Aku pun mengucapkan kata terakhir kepadanya untuk menutup kisah kami.
"Pergilah bersama dengan dia. Bahagiakan dia, jangan kamu sakiti dia seperti yang aku rasakan. Pertahanankan dia. Pergilah. Aku memaafkan dan mengikhlaskan kamu. Kebahagianmu juga kebahagianku. Maaf bila aku ada salah selama kita berpacaran dan terimakasih menemaniku selama 3 tahun 10 bulan ini," ucapku.
Tangisan deras meluncur dari kedua mata ini. Aku tak dapat menahan tangisan dan raunganku. Tangisan perjuangan ku untuk bertahan dalam hubungan. Tangisan kepercayaan, tangisan kecewa, tangisan mimpi yang hancur aku tumpahkan. Aku tak peduli dengan tatapan para pengunjung cafe saat itu yang melihat kami berpelukan dan menangis.
Hubungan yang aku pertahankan, perjuangkan, dan banggakan hancur berkeping-keping.
Sekarang sudah setahun lebih tujuh bulan peristiwa itu berlalu. Luka hati ini pun belum sepenuhnya terobati. Goresan masih terlihat, nyeri masih terasa.
Ku coba tegar menghadapi kenyataan itu dan menjalani lembaran baru, namun aku tahu, aku masih rapuh.
Aku tak memungkiri rasa sayang ini masih ada di hati ini. Ya tak bisa ku lupakan hubungan yang telah lama aku jalani seperti mudahnya membalikkan telapak tangan.

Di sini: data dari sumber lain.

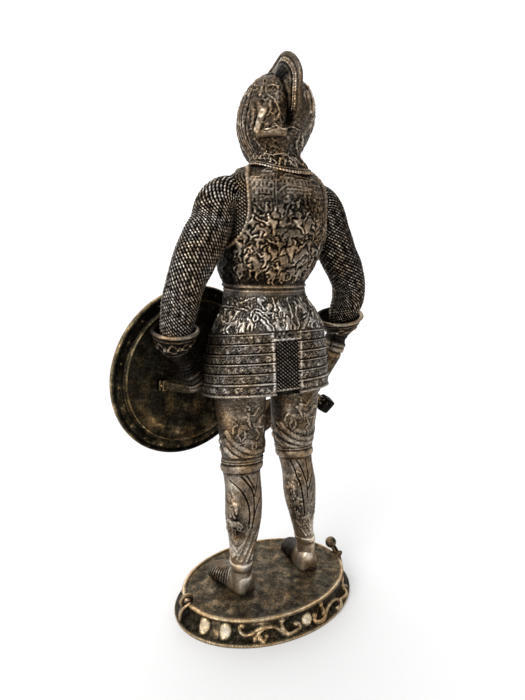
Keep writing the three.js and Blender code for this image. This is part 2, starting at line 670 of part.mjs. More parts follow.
// The whole figure, one casting from the comb to the soles.
function knightGeometry() {
  const strapRoom = strapSolid(FIT_GAP).transform(shieldPlace.elements);
  const legs = [[LEFT_LEG, 'left'], [RIGHT_LEG, 'right']].flatMap(([leg, side]) => [
    solidOf(levelLimb(leg, LEG_SIDES)),
    solidOf(bandRound(leg, KNEE_BANDS[side].map(heightOf), BAND_RISE, LEG_SIDES, KNEE_TILT)),
    solidOf(bandRound(leg, ANKLE_BANDS[side].map(heightOf), BAND_RISE, LEG_SIDES)),
  ]);
  const whole = join([
    solidOf(levelLimb(TORSO, TORSO_SIDES)),
    solidOf(bandRound(TORSO, BELT.map(heightOf), BAND_RISE, TORSO_SIDES)),
    gorgetSolid(),
    helmetSolid(),
    skirtSolid(),
    ...legs,
    ...FEET.map(sabatonSolid),
    solidOf(bentLimb(LEFT_ARM, ARM_SIDES)),
    solidOf(bentLimb(RIGHT_ARM, ARM_SIDES)),
    cuffSolid(LEFT_CUFF),
    cuffSolid(RIGHT_CUFF),
    solidOf(bentLimb(LEFT_HAND, HAND_SIDES)).subtract(strapRoom),
    solidOf(bentLimb(RIGHT_HAND, HAND_SIDES)),
  ]);
  const wide = FIGURE_HEIGHT;
  const underSoles = boxAt([wide, wide, 20], [0, 0, soleZ - 10]);
  return toGeometry(whole.subtract(shaftRoom()).subtract(solidOf(underSoles)));
}

// The plinth's side: share of the flare, then share of the height up to the lip's top.
const PLINTH_SIDE = [
  [1, 0], [1, 0.1], [0.8, 0.18], [0.3, 0.25], [-0.02, 0.5], [0.02, 0.86], [0.06, 0.94], [0, 1],
];
const LIP_TOP = PLINTH_HEIGHT + LIP_RISE;

function plinthRing(spread, z) {
  return ring([0, 0, z, RIM_HALF_LENGTH + spread, RIM_HALF_WIDTH + spread, 2], PLINTH_SIDES, UP);
}

// A point on the plinth's side at an angle in degrees and a share of the height.
function onSide(degrees, height) {
  const above = PLINTH_SIDE.findIndex((row) => row[1] >= height);
  const [low, high] = [PLINTH_SIDE[above - 1], PLINTH_SIDE[above]];
  const share = THREE.MathUtils.mapLinear(height, low[1], high[1], low[0], high[0]);
  const angle = THREE.MathUtils.degToRad(degrees);
  const spread = share * PLINTH_FLARE;
  const x = (RIM_HALF_LENGTH + spread) * Math.cos(angle);
  const y = (RIM_HALF_WIDTH + spread) * Math.sin(angle);
  return [x, y, height * LIP_TOP];
}

// Scrolling vines on the back half of the side: each is a run of angles and shares of the height.
// The front half is plainer and keeps only the ovals.
const VINES = [
  [[52.5, 0.76], [53, 0.42], [59, 0.3], [67.5, 0.66]],
  [[62.5, 0.26], [66.5, 0.54], [74, 0.62], [82, 0.38], [90, 0.34], [91.5, 0.64]],
  [[79.5, 0.78], [79, 0.56], [83.5, 0.36]],
  [[103, 0.64], [105, 0.34], [112, 0.42], [112, 0.77]],
  [[112.5, 0.3], [118, 0.54], [126, 0.62], [131, 0.4]],
  [[142, 0.78], [144, 0.54], [138, 0.34]],
];
const OVALS = [24.8, 42, 96.9];

function vineSolid(run) {
  return solidOf(bentLimb(run.map(([degrees, height], k) => {
    const radius = VINE_RADIUS * (k === 0 || k === run.length - 1 ? 1.1 : 0.9);
    return [...onSide(degrees, height), radius, radius, 2];
  }), 4));
}

function ovalSolid(degrees) {
  const [x, y, z] = onSide(degrees, 0.5);
  const dome = new THREE.SphereGeometry(1, 8, 5);
  dome.scale(...OVAL_SIZE);
  dome.rotateX(OVAL_LEAN);
  dome.rotateZ(Math.atan2(y / RIM_HALF_WIDTH ** 2, x / RIM_HALF_LENGTH ** 2) - Math.PI / 2);
  dome.translate(x * 1.02, y * 1.02, z);
  return solidOf(dome);
}

// The leaf that climbs the +X end and rolls over the lip in an open curl.
function curlSolid() {
  const curl = new THREE.TorusGeometry(2.9, 1.2, 6, 12);
  curl.rotateX(Math.PI / 2);
  curl.translate(RIM_HALF_LENGTH + 0.4, 1.5, LIP_TOP + 0.9);
  const leaf = [
    [RIM_HALF_LENGTH - 1.4, 3.6, LIP_TOP + 0.4, 1.2, 1.4, 2],
    [RIM_HALF_LENGTH + 1.4, 2.2, LIP_TOP * 0.86, 1.6, 2.0, 2],
    [RIM_HALF_LENGTH + 3.0, 0.6, LIP_TOP * 0.55, 1.8, 2.2, 2],
    [RIM_HALF_LENGTH + 3.8, 0.2, LIP_TOP * 0.22, 1.2, 2.6, 2],
  ];
  return join([solidOf(curl), solidOf(bentLimb(leaf, 8))]);
}

// The leaf at the -X end, which carries a ball.
function ballSolid() {
  const ball = new THREE.SphereGeometry(BALL_RADIUS, 10, 7);
  ball.translate(-RIM_HALF_LENGTH + 0.2, -3.1, LIP_TOP + BALL_RADIUS + 2);
  const leaf = [
    [-RIM_HALF_LENGTH - 3.6, 2.6, LIP_TOP * 0.2, 1.2, 2.6, 2],
    [-RIM_HALF_LENGTH - 2.2, 2.8, LIP_TOP * 0.6, 1.6, 2.4, 2],
    [-RIM_HALF_LENGTH - 1.2, 1.6, LIP_TOP, 1.4, 2.6, 2],
    [-RIM_HALF_LENGTH - 0.2, -1.4, LIP_TOP + 3.2, 1.6, 2.4, 2],
  ];
  const tip = [
    [-RIM_HALF_LENGTH, 3.4, LIP_TOP - 0.4, 1.8, 2.2, 2],
    [-RIM_HALF_LENGTH - 2.0, 5.6, LIP_TOP + 3.0, 0.9, 1.1, 2],
  ];
  return join([solidOf(ball), solidOf(bentLimb(leaf, 8)), solidOf(bentLimb(tip, 6))]);
}

// The plinth: an oval turned profile, wider at the floor, with its castings.
function plinthGeometry() {
  const rings = PLINTH_SIDE.map(([share, height]) => plinthRing(share * PLINTH_FLARE, height * LIP_TOP));
  rings.push(plinthRing(-LIP_WIDTH, LIP_TOP));
  rings.push(plinthRing(-LIP_WIDTH - LIP_RISE, PLINTH_HEIGHT));
  const ovals = OVALS.map(ovalSolid);
  const ovalsInFront = ovals.map((solid) => solid.rotate([0, 0, 180]));
  const vines = VINES.map(vineSolid);
  const ends = [curlSolid(), ballSolid()];
  return toGeometry(join([solidOf(skin(rings)), ...ovals, ...ovalsInFront, ...vines, ...ends]));
}

function named(name, geometry, colour, roughness, metalness) {
  const material = new THREE.MeshStandardMaterial({ color: colour, roughness, metalness });
  const mesh = new THREE.Mesh(geometry, material);
  mesh.name = name;
  return mesh;
}

const statuette = new THREE.Group();
statuette.add(named('plinth', plinthGeometry(), '#3f342a', 0.45, 0.6));
statuette.add(named('knight', knightGeometry(), '#6f5740', 0.4, 0.7));
statuette.add(named('shield', shieldGeometry(), '#33291f', 0.4, 0.7));
statuette.add(named('battle_axe', axeGeometry(), '#57452f', 0.4, 0.7));

export default statuette;
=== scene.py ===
"""Knight statuette on an oval plinth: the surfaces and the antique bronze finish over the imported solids."""
import math

import bpy
import numpy as np
from mathutils import Matrix, Vector


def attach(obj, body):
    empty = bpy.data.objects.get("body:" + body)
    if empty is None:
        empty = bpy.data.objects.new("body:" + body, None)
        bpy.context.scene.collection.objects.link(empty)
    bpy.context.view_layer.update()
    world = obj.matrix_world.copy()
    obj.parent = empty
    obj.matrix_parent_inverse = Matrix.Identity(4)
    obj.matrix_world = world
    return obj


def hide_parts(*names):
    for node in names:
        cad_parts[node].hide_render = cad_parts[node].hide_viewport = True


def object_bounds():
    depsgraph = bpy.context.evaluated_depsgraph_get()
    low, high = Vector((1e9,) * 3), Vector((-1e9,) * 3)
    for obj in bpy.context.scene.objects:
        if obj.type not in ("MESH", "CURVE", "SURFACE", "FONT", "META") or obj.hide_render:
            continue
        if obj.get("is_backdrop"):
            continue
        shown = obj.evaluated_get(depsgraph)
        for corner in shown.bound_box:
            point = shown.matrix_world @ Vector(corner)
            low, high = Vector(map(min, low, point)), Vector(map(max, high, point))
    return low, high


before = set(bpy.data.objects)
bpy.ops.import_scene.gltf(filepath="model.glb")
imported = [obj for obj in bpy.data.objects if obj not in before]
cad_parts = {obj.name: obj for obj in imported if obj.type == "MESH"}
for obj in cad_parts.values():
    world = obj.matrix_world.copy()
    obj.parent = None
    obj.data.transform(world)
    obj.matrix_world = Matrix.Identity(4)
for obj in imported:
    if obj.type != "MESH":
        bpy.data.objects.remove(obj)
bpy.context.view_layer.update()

# 1. Plinth.
# An oval foot cast in resin, hollow-curved round its side, with a raised lip round a rough field.
# Scrolls, ovals, an open curl and a ball are cast on, and rubbed bright over a dark brown ground.

MM = 0.001


def linear(hex_colour):
    """An sRGB hex colour as linear RGBA: a 2.4 power curve with a straight foot."""
    channels = [int(hex_colour[i:i + 2], 16) / 255 for i in (1, 3, 5)]
    return tuple(c / 12.92 if c <= 0.04045 else ((c + 0.055) / 1.055) ** 2.4 for c in channels) + (1.0,)


def add(tree, kind, settings=None, inputs=None):
    """Adds a node with its settings; an input is a value, or the (node, output) that it links from."""
    made = tree.nodes.new(kind)
    for name, value in (settings or {}).items():
        setattr(made, name, value)
    for name, value in (inputs or {}).items():
        if isinstance(value, tuple) and isinstance(value[0], bpy.types.Node):
            tree.links.new(value[0].outputs[value[1]], made.inputs[name])
        else:
            made.inputs[name].default_value = value
    return made


def patina(name, stops, roughness=(0.7, 0.3), grime=0.3, warm="#ecdcc4", cool="#f0f0ec"):
    """A rubbed metal finish: the share of wear and painted light of a surface, broken by noise, runs along a
    ramp of colours.

    stops are (share, hex colour). Roughness goes from its first to its second value as the share goes from 0,
    a dirty recess, to 1, a rubbed high spot; painted shade and painted highlights move the share the same
    ways. Broad blotches tint it between warm and cool.
    """
    material = bpy.data.materials.new(name)
    material.use_nodes = True
    tree = material.node_tree
    tree.nodes.clear()
    worn = add(tree, "ShaderNodeAttribute", {"attribute_name": "worn"})
    place = add(tree, "ShaderNodeTexCoord")
    blotches = add(tree, "ShaderNodeTexNoise", inputs={
        "Vector": (place, "Object"), "Scale": 260.0, "Detail": 5.0, "Roughness": 0.7})
    grain = add(tree, "ShaderNodeTexNoise", inputs={
        "Vector": (place, "Object"), "Scale": 1100.0, "Detail": 2.0, "Roughness": 0.6})
    both = add(tree, "ShaderNodeMath", {"operation": "ADD"}, {0: (blotches, "Fac"), 1: (grain, "Fac")})
    broken = add(tree, "ShaderNodeMath", {"operation": "MULTIPLY_ADD"},
                 {0: (both, "Value"), 1: grime * 2, 2: -grime * 2})
    share = add(tree, "ShaderNodeMath", {"operation": "ADD", "use_clamp": True},
                {0: (worn, "Fac"), 1: (broken, "Value")})
    ramp = add(tree, "ShaderNodeValToRGB", inputs={"Fac": (share, "Value")})
    for element, (position, colour) in zip(ramp.color_ramp.elements, (stops[0], stops[-1])):
        element.position = position
        element.color = linear(colour)
    for position, colour in stops[1:-1]:
        ramp.color_ramp.elements.new(position).color = linear(colour)
    patches = add(tree, "ShaderNodeTexNoise", inputs={
        "Vector": (place, "Object"), "Scale": 75.0, "Detail": 3.0, "Roughness": 0.6})
    tint = add(tree, "ShaderNodeValToRGB", inputs={"Fac": (patches, "Fac")})
    for element, (position, colour) in zip(tint.color_ramp.elements, ((0.4, cool), (0.62, warm))):
        element.position = position
        element.color = linear(colour)
    tinted = add(tree, "ShaderNodeVectorMath", {"operation": "MULTIPLY"},
                 {0: (ramp, "Color"), 1: (tint, "Color")})
    gloss = add(tree, "ShaderNodeMapRange", inputs={
        "Value": (share, "Value"), "To Min": roughness[0], "To Max": roughness[1]})
    uneven = add(tree, "ShaderNodeBump", inputs={
        "Height": (both, "Value"), "Strength": 0.8, "Distance": 0.09 * MM})
    surface = add(tree, "ShaderNodeBsdfPrincipled", inputs={
        "Base Color": (tinted, "Vector"), "Roughness": (gloss, "Result"),
        "Metallic": 1.0, "Normal": (uneven, "Normal")})
    add(tree, "ShaderNodeOutputMaterial", inputs={"Surface": (surface, "BSDF")})
    return material


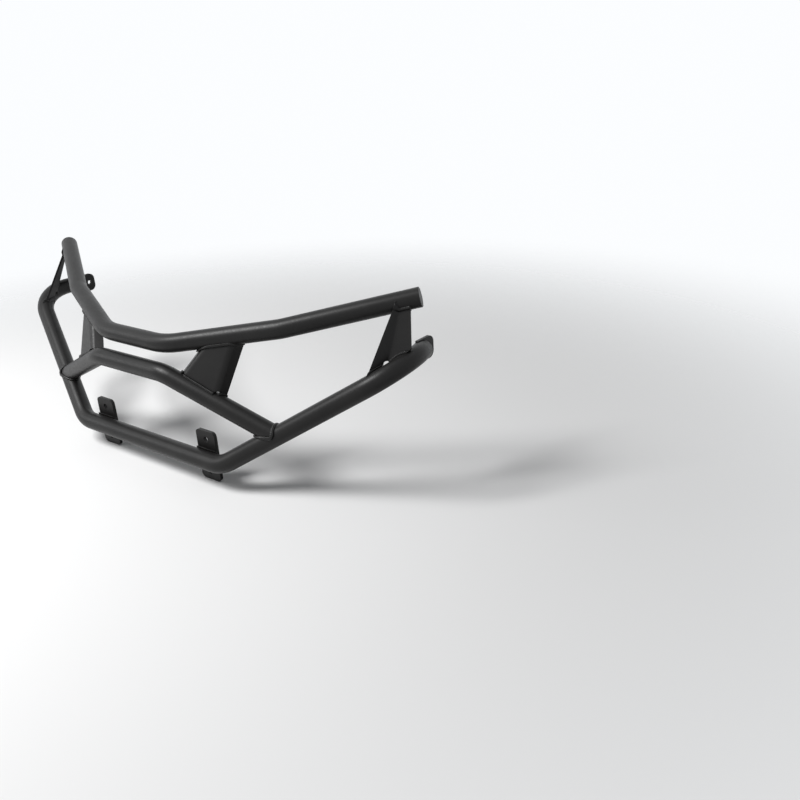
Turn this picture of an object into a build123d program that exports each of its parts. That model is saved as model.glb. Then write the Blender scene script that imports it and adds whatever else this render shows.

Walaupun aku menjalin hubungan dengan pria, tapi tetap saja hati ini terasa hampa.
Aku tak tahu bagaimana memulai bermimpi kembali untuk akhir yang indah dalam sebuah hubungan asmara.
Aku tak tahu bagaimana membuat hati ini kembali mencintai sepenuh hati atau 100% setelah terluka.
Aku tak tahu bagaimana membuat hati ini kembali percaya. Aku pun tak tahu bagaimana aku dapat melawan sifatku yang bosan dan mempertahankan sebuah hubungan.
Aku terjebak dalam ketakutan dan rasa sakitku. Semua terasa gelap tanpa ada sinar sedikit pun di hati ini. (EVN, Jakarta)
Di era 80'an atau 90'an, para remaja biasa menuangkan perasaan dan pengalaman pribadi di buku (diary). Saat ini mediumnya lebih beragam. Dengan perkembangan teknologi, orang bisa menulis di blog, media sosial, atau lembar catatan di ponsel cerdas.
Menulis adalah salah satu terapi bermanfaat untuk menyegarkan pikiran dan perasaan. Sejumlah pakar psikologi percaya bahwa menulis bisa membantu meluruhkan tekanan pikiran dan emosi. Seiring kata-kata berjatuhan dari pikiran dan hati ke atas kertas atau layar komputer, orang akan merasa lebih baik setelahnya.
Menuangkan curahan hati dalam tulisan juga bisa menjadi pelajaran berharga bagi orang lain yang membacanya. Sebab, setiap orang sesungguhnya adalah guru kehidupan bagi orang lain.